#### Your task:
Look in the material below for the line with "sheet, moved out by g" and the line with "# is one piece: a", then set down exactly those two lines and all lines between, nothing more.
++++++++++++++++++++
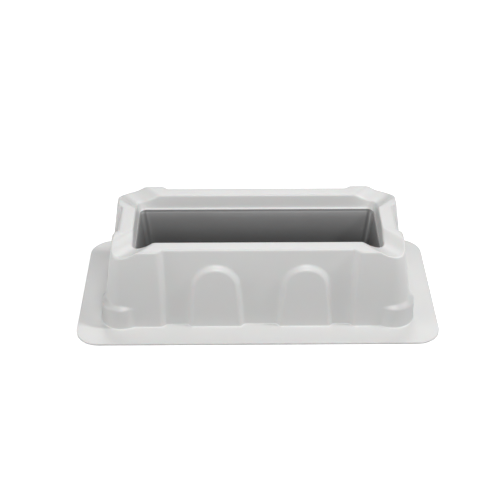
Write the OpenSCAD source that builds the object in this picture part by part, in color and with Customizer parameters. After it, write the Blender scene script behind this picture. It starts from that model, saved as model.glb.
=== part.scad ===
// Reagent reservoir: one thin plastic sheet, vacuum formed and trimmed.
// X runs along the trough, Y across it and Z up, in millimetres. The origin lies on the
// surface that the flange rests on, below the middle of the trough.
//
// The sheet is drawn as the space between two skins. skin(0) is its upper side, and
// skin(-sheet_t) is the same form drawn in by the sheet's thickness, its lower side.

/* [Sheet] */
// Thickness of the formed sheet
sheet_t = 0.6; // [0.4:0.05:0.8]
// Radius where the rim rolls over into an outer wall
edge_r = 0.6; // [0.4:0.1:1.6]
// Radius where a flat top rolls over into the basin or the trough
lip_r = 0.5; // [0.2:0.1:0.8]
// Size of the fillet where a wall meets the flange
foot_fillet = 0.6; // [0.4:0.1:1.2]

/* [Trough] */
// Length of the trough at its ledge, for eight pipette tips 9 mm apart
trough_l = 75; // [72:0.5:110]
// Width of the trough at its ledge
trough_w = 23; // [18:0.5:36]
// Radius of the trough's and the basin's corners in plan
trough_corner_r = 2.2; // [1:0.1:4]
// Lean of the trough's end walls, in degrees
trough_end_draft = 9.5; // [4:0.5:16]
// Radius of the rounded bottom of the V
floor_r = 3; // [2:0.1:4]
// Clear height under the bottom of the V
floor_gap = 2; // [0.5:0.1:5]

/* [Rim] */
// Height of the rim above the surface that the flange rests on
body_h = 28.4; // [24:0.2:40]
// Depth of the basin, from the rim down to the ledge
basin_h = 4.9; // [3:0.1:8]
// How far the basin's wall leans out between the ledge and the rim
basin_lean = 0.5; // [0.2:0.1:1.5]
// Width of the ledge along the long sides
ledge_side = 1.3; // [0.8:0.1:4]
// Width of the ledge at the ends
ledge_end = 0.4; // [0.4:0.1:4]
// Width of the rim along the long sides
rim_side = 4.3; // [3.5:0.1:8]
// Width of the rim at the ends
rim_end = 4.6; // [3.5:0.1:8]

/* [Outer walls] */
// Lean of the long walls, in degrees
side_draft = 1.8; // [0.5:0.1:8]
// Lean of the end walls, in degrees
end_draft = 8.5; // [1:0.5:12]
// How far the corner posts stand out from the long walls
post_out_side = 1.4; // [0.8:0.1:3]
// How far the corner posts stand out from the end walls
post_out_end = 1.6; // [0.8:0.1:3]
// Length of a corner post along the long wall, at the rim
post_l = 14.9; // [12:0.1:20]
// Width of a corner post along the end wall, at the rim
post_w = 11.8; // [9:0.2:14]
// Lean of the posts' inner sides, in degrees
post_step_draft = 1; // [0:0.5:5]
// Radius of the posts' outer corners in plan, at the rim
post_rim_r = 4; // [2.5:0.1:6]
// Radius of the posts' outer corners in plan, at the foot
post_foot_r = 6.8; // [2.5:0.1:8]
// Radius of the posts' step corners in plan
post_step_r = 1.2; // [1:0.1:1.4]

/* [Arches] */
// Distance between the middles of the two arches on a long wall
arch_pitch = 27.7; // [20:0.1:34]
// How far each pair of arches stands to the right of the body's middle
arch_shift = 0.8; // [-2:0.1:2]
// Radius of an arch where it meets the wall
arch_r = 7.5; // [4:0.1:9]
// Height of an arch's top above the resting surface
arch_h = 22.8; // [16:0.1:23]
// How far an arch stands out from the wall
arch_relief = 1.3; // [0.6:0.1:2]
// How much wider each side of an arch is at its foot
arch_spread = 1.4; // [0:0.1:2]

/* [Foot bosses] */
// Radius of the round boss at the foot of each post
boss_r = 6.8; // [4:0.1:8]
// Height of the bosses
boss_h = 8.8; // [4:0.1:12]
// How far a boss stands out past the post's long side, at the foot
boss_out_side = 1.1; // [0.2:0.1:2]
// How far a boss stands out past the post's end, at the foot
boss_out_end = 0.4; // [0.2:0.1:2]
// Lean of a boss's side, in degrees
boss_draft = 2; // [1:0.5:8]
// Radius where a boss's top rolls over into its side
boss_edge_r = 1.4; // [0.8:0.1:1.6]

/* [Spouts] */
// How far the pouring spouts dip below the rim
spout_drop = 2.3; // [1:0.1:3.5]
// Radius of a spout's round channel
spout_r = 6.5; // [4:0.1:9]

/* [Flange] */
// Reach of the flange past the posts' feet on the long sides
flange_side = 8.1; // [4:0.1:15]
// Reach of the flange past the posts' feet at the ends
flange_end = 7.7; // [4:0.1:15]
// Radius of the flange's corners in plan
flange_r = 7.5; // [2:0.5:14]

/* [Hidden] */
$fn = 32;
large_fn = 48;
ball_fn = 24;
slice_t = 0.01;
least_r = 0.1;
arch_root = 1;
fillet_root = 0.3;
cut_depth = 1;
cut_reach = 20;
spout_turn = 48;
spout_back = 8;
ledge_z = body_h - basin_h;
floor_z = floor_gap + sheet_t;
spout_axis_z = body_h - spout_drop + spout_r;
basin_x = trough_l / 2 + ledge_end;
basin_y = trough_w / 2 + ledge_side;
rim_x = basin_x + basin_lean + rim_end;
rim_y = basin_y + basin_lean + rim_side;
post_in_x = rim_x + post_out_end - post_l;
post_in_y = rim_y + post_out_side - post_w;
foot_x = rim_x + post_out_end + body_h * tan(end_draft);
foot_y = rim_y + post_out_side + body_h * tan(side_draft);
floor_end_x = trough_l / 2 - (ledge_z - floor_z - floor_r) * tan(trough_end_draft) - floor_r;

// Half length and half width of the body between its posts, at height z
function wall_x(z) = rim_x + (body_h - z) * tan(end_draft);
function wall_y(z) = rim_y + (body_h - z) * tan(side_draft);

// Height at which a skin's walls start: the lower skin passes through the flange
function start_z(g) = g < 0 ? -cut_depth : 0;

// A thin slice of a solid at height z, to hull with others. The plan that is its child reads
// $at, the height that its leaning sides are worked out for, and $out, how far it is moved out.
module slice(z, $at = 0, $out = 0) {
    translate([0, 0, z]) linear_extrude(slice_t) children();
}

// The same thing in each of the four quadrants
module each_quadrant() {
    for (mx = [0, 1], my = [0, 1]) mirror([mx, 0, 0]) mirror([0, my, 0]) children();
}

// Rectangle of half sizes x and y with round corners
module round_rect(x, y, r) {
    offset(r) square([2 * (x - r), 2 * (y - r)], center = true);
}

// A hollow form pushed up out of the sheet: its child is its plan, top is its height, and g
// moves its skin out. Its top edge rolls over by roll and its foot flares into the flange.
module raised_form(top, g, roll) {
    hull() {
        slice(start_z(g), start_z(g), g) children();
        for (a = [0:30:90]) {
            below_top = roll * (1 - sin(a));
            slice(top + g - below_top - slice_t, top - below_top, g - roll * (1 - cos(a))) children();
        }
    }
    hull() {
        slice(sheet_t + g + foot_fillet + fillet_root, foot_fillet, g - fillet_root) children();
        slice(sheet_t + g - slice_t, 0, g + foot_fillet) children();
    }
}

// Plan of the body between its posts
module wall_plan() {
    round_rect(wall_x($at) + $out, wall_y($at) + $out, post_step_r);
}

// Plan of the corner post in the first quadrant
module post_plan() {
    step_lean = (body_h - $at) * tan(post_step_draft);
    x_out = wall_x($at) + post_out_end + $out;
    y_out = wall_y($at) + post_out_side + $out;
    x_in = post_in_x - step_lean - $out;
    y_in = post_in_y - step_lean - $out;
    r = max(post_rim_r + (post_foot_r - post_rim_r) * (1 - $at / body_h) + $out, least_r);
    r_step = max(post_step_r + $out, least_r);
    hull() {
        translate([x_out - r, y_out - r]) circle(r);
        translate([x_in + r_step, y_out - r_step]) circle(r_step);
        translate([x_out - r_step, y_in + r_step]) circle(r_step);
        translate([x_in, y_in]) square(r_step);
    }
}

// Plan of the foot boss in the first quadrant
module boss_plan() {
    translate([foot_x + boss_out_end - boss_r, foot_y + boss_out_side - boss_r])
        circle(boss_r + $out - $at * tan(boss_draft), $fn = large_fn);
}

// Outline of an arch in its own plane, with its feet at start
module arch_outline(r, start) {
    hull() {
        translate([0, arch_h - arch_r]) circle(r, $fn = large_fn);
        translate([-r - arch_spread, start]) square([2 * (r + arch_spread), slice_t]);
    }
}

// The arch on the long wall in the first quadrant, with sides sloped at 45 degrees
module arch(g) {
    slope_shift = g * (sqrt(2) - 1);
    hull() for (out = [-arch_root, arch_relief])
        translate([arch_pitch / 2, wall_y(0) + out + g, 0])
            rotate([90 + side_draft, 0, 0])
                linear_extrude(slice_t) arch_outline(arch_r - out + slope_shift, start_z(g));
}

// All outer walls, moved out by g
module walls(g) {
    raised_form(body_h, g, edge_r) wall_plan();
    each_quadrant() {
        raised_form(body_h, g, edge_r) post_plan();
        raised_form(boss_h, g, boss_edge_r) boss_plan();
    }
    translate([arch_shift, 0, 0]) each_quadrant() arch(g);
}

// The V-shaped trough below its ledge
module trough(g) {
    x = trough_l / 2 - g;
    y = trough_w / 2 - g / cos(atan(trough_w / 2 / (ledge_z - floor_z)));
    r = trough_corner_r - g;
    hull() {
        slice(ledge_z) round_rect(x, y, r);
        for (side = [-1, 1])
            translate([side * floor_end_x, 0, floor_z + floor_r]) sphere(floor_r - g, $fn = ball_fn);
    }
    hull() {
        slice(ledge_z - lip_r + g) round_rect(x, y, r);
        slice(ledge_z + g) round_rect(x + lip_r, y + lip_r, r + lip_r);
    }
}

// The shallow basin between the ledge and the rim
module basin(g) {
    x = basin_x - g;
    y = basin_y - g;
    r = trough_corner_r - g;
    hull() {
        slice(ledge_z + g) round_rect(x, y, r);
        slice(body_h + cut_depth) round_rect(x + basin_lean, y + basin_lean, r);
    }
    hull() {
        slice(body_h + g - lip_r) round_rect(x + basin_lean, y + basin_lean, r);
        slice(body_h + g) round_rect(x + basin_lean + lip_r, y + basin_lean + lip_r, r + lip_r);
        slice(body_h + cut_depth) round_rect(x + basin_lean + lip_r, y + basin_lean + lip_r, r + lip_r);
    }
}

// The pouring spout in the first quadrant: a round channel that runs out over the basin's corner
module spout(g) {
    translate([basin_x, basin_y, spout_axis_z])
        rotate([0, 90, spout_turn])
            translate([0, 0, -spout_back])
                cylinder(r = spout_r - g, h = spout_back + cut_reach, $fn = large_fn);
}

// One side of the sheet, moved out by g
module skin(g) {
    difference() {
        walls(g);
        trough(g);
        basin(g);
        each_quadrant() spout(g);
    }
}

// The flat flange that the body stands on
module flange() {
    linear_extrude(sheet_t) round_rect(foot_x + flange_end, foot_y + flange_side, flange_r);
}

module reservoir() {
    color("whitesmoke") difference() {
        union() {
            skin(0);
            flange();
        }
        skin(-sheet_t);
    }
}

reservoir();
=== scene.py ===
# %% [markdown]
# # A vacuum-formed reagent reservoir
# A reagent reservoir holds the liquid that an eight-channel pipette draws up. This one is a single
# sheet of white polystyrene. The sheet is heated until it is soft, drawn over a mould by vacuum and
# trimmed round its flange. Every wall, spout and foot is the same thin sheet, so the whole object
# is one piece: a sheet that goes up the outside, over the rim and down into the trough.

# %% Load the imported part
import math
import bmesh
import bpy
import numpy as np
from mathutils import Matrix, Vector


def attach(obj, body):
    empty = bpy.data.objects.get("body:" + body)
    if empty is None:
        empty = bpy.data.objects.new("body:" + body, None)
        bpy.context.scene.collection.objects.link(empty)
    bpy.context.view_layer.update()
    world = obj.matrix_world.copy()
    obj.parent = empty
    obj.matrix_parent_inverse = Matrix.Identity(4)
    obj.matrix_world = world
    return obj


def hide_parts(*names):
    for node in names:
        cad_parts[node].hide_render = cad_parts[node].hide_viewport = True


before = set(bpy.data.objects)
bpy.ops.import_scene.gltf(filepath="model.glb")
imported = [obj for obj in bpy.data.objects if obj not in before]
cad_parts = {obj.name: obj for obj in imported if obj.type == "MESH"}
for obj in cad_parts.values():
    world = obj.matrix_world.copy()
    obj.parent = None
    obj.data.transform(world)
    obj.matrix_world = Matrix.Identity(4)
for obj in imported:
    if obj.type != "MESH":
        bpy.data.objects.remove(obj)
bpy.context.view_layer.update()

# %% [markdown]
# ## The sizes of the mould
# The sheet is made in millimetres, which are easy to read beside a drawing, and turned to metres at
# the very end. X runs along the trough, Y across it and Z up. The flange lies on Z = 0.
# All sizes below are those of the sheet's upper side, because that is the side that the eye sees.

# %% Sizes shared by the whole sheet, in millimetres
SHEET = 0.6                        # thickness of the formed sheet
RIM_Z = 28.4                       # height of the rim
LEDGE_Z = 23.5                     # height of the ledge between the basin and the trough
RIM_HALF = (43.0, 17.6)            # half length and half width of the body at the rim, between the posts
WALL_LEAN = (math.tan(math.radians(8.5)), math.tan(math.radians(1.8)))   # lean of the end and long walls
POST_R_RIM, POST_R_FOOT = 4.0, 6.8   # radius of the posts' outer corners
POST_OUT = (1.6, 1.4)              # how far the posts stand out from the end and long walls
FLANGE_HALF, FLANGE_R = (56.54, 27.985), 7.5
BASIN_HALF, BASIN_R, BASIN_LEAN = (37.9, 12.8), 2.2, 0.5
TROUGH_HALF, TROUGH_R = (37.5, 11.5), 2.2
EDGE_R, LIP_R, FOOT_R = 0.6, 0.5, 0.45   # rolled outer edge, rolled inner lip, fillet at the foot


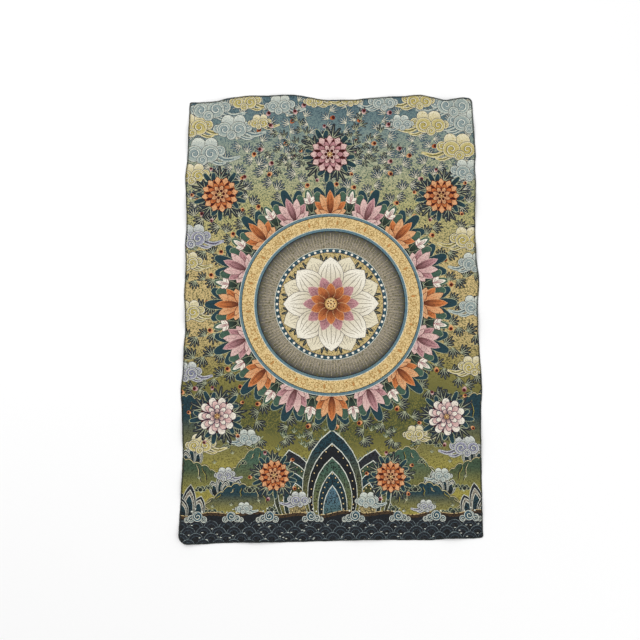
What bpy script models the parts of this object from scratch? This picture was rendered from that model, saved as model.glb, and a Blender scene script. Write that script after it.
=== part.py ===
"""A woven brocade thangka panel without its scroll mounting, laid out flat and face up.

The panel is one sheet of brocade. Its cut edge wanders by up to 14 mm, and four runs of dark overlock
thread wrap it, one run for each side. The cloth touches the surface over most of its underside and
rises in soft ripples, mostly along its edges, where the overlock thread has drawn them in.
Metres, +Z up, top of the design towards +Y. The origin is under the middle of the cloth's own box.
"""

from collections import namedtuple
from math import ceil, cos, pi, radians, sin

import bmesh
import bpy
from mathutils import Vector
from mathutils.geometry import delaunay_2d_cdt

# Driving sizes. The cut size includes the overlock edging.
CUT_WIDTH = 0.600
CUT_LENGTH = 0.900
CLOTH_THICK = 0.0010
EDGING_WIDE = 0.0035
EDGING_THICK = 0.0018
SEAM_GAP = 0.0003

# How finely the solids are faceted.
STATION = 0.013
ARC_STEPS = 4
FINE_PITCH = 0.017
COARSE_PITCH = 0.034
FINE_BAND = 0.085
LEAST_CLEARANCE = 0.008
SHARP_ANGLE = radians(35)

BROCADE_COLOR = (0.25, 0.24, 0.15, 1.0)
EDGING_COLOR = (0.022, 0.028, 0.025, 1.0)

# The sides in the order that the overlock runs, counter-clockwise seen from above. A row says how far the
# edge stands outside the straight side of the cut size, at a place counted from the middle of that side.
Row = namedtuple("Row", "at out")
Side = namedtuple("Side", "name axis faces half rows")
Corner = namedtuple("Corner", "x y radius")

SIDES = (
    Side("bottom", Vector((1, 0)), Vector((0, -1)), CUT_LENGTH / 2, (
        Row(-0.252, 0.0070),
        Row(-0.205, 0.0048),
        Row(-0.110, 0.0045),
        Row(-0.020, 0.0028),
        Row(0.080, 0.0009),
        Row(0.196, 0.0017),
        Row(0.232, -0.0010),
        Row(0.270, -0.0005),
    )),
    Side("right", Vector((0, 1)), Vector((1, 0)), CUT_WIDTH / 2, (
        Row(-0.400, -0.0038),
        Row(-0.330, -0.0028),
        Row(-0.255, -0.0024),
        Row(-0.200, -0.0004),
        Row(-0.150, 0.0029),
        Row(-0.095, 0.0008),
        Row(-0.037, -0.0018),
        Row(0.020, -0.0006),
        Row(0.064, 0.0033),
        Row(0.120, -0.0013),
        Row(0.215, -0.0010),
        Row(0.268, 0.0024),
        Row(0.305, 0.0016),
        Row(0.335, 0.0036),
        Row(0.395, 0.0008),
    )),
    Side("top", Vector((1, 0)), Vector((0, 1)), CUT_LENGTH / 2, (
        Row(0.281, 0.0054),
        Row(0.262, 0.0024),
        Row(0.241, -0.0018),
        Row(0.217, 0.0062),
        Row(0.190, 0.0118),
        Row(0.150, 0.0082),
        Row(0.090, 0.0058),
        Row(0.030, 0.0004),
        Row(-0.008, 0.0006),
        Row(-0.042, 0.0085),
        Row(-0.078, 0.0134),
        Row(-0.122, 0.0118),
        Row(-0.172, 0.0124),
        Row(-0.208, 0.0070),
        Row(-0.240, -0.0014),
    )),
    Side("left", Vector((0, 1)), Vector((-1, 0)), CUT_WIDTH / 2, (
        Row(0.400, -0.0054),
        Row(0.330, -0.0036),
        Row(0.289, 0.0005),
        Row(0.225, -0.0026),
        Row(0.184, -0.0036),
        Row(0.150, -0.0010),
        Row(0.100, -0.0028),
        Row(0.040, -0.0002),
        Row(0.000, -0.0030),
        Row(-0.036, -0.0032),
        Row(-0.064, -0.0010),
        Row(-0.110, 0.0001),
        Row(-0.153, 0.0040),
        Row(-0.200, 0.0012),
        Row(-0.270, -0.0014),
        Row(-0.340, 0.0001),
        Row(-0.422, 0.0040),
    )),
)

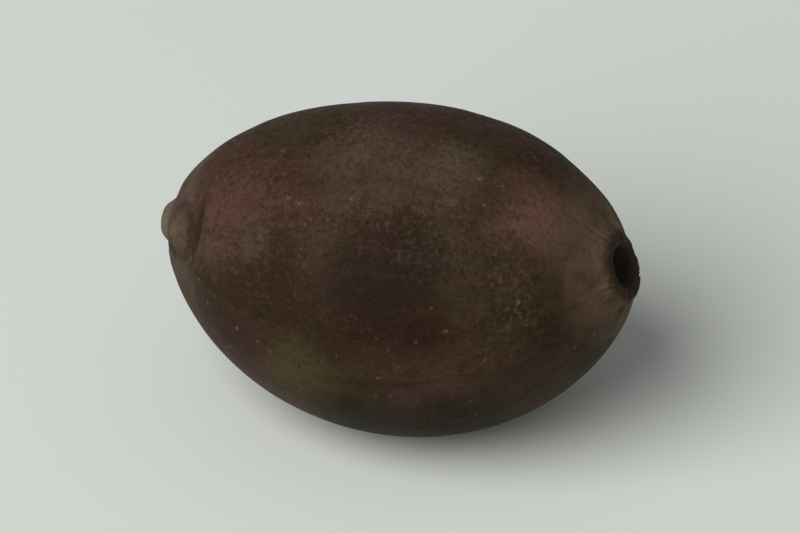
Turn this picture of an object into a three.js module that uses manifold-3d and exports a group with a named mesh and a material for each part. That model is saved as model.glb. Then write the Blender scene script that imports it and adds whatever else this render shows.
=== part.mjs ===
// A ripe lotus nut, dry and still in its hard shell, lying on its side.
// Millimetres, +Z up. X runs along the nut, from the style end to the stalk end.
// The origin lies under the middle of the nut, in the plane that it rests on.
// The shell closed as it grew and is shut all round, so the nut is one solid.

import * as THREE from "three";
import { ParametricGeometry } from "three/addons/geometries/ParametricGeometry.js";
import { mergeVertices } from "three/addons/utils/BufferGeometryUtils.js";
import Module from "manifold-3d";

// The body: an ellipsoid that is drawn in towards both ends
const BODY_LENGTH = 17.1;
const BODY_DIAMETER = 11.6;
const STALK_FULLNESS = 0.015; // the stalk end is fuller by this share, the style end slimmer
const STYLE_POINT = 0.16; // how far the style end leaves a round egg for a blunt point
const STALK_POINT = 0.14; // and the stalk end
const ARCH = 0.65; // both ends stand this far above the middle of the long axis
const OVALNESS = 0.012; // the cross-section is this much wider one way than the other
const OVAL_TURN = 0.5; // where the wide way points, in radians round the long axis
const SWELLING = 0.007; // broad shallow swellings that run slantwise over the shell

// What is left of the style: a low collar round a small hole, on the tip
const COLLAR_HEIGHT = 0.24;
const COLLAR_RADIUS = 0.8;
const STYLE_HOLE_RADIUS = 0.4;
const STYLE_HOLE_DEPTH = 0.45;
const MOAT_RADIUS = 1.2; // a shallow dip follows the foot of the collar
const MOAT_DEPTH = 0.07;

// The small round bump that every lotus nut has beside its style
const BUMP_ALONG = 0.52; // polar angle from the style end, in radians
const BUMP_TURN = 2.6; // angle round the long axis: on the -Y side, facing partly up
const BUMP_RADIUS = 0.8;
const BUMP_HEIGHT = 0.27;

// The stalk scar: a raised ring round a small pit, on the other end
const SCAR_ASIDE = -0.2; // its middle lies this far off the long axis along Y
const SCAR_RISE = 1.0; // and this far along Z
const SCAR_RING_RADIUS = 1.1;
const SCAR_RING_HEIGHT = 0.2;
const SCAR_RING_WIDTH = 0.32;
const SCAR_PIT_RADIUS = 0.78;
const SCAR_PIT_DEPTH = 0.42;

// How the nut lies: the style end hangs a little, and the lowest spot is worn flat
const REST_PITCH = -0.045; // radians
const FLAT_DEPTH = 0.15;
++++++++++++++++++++
#### Exercise answer:
// One side of the sheet, moved out by g
module skin(g) {
    difference() {
        walls(g);
        trough(g);
        basin(g);
        each_quadrant() spout(g);
    }
}

// The flat flange that the body stands on
module flange() {
    linear_extrude(sheet_t) round_rect(foot_x + flange_end, foot_y + flange_side, flange_r);
}

module reservoir() {
    color("whitesmoke") difference() {
        union() {
            skin(0);
            flange();
        }
        skin(-sheet_t);
    }
}

reservoir();
=== scene.py ===
# %% [markdown]
# # A vacuum-formed reagent reservoir
# A reagent reservoir holds the liquid that an eight-channel pipette draws up. This one is a single
# sheet of white polystyrene. The sheet is heated until it is soft, drawn over a mould by vacuum and
# trimmed round its flange. Every wall, spout and foot is the same thin sheet, so the whole object
# is one piece: a sheet that goes up the outside, over the rim and down into the trough.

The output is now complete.